Does a prior art reference that discloses a composition of matter anticipate a patent claim for that same composition, even if the reference does not disclose the newly discovered property of corrosion resistance recited in the claim?


Opinions:

Majority - Rich, Circuit Judge

Yes. A patent claim for a composition of matter is anticipated if the composition is not new, regardless of the discovery of new properties. The patent law requires that an invention be new to be patentable, as stated in 35 U.S.C. § 101. An invention is not new if it has been described in a printed publication under § 102. Here, claims 1 and 2 define a titanium alloy by the ranges of its components. The prior art Russian article discloses a specific alloy with 0.75% nickel and 0.25% molybdenum, a composition that falls squarely within the ranges of the claims. Because the claims read on a composition already described in the prior art, the claimed composition is not new and is therefore anticipated.

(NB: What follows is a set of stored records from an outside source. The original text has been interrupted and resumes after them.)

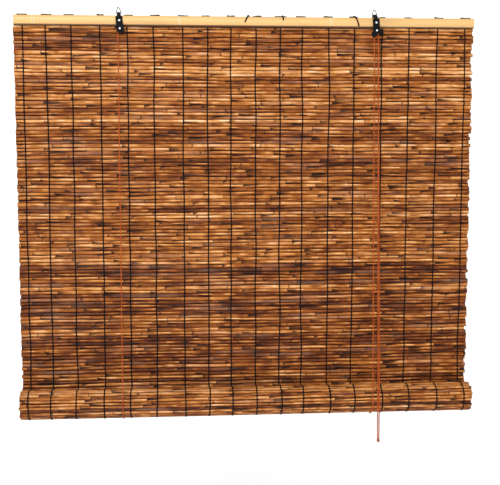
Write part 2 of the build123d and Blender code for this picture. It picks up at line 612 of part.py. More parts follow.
# Below the lock both cords lie on the front of the roll and end in one knot.
PULL_STARTS = {"a": (pull_x, cross_groove_y), "b": (pull_x, right_y)}
PULL_FEET_X = {letter: pull_x + spread for letter, spread in PULL_SPREAD.items()}
knot_x = pull_x
for letter, (start_x, start_y) in PULL_STARTS.items():
    way = (pull_guide_z - PULL_TOP_Z) / (pull_guide_z - ROLL_Z)
    top_x = start_x + (PULL_FEET_X[letter] - start_x) * way
    top_y = start_y + (PULL_Y - start_y) * way
    cord(
        f"pull_cord_{letter}_exit",
        [straight((start_x, start_y, pull_guide_z), (top_x, top_y, PULL_TOP_Z))],
    )
    foot_x = knot_x + (KNOT_GAP / 2 if letter == "a" else -KNOT_GAP / 2)
    upper_run = Vector(PULL_FEET_X[letter], PULL_Y, ROLL_Z) - Vector(top_x, top_y, PULL_TOP_Z)
    lower_run = Vector(foot_x, PULL_Y, PULL_FOOT_Z) - Vector(PULL_FEET_X[letter], PULL_Y, ROLL_Z)
    bend = upper_run.get_angle(lower_run)
    bend_radius = 0.45 * lower_run.length / tan(radians(bend / 2))
    print(f"pull_cord_{letter}: bend {bend:.2f} degrees, radius {bend_radius:.0f}")
    hanging = FilletPolyline(
        (top_x, top_y, PULL_TOP_Z),
        (PULL_FEET_X[letter], PULL_Y, ROLL_Z),
        (foot_x, PULL_Y, PULL_FOOT_Z),
        radius=bend_radius,
        mode=Mode.PRIVATE,
    )
    cord(f"pull_cord_{letter}", [hanging])

with BuildPart() as pull_knot:
    with BuildSketch(Plane.XY.offset(PULL_FOOT_Z - FIT)):
        with Locations((knot_x, PULL_Y)):
            Circle(KNOT_D / 2)
    extrude(amount=-KNOT_LENGTH)
    fillet(pull_knot.edges().filter_by(GeomType.CIRCLE), 1.6)
save(pull_knot.part, "pull_cord_knot")

print(f"reeds hanging {len(upper_heights)} + {len(lower_heights)}, in the outer turn {len(rolled_places)}")
print(f"rail top {RAIL_TOP_Z:.2f}, foot {RAIL_FOOT_Z:.2f}, axle {left_axle_z:.2f}, roll {ROLL_Y:.2f} {ROLL_Z:.2f}")
print(f"front run y {FRONT_RUN_Y:.2f}, rear run y {REAR_RUN_Y:.2f}, pull y {PULL_Y:.2f}")
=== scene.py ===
import json
import math
import random

import bpy
import numpy as np
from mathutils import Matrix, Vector


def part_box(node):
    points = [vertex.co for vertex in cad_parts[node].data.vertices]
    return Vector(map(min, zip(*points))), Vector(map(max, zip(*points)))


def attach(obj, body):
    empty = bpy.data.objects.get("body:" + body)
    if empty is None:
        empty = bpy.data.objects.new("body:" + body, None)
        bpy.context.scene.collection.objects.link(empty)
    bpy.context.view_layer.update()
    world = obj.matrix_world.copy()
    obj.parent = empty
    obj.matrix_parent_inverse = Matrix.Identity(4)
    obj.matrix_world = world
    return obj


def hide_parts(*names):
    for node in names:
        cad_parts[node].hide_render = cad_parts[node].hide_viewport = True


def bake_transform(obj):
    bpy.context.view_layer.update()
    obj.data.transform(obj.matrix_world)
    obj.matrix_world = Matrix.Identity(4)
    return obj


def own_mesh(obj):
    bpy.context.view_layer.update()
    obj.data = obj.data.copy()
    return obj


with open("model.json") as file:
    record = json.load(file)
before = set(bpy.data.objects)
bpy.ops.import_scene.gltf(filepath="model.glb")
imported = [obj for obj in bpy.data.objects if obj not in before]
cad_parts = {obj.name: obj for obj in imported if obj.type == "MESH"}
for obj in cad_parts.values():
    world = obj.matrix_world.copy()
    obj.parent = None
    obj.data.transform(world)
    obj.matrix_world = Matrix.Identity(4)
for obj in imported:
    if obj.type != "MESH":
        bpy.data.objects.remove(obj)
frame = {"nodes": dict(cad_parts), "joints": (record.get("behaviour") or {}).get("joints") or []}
nodes = frame["nodes"]
joints = {joint["name"]: joint for joint in frame["joints"]}
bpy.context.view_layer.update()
MM = 0.001

# ---- camera ---------------------------------------------------------------------------------

YAW = 0.0827  # radians, like the pitch
PITCH = 0.1113
camera_data = bpy.data.cameras.new("camera")
camera_data.sensor_width = 36.0
camera_data.lens = 72.0
camera = bpy.data.objects.new("camera", camera_data)
bpy.context.scene.collection.objects.link(camera)
camera.location = Vector((-159.8, -1984.8, -236.3)) * MM
camera.rotation_euler = (math.pi / 2 - PITCH, 0.0, -YAW)
bpy.context.scene.camera = camera


# ---- materials ------------------------------------------------------------------------------


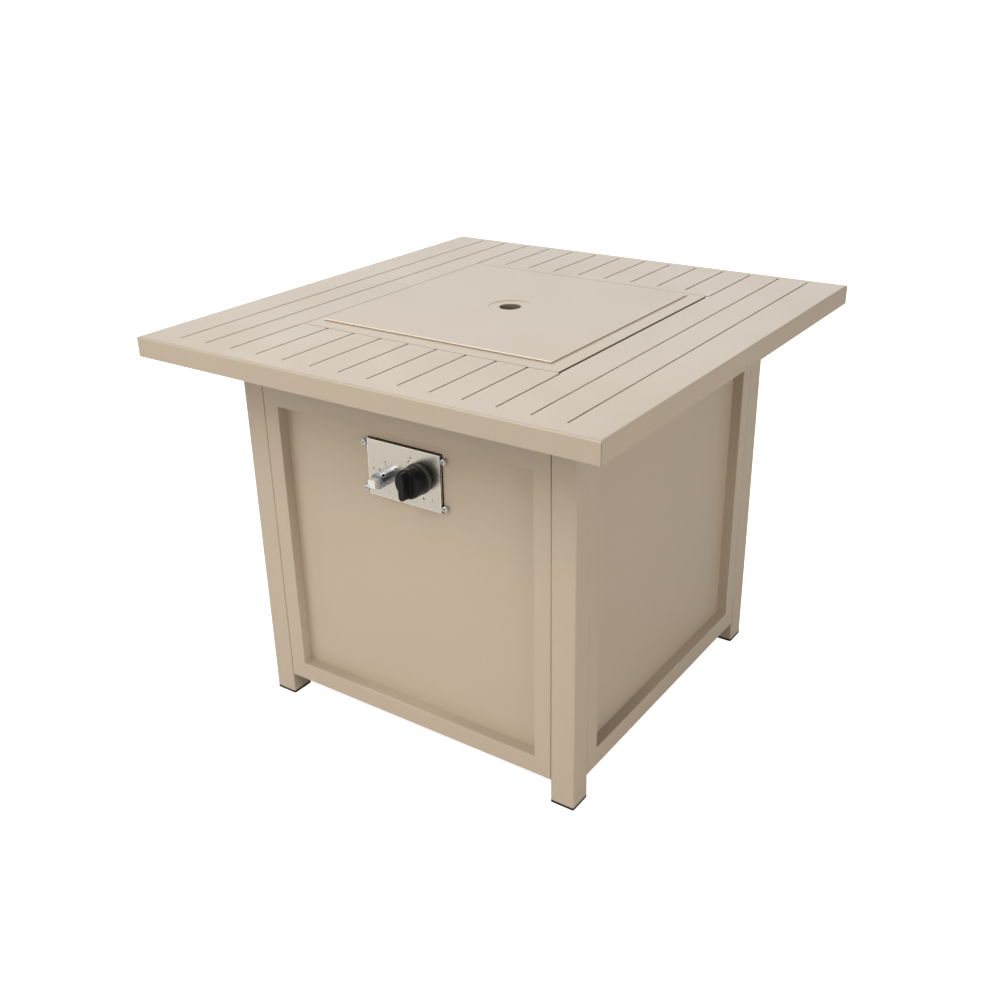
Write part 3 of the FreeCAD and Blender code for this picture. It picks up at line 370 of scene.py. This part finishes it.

The recitation of a newly discovered property, such as 'good corrosion resistance,' does not make an old composition new again. Furthermore, the more specific composition in claim 3 is so close to the alloys disclosed in the Russian article that it is obvious under § 103.



Analysis:

This case firmly establishes the principle that the discovery of a new property or use for a known substance does not make the substance itself patentable. It clarifies that patent claims for a 'composition of matter' are directed to the physical substance, and their novelty is judged based on whether that substance existed in the prior art. This decision forces patent applicants who discover new properties of old materials to seek protection through method-of-use claims rather than broader composition claims. It reinforces the strict novelty requirement of § 102 and prevents the 're-patenting' of known materials by simply adding newly found characteristics to the claims.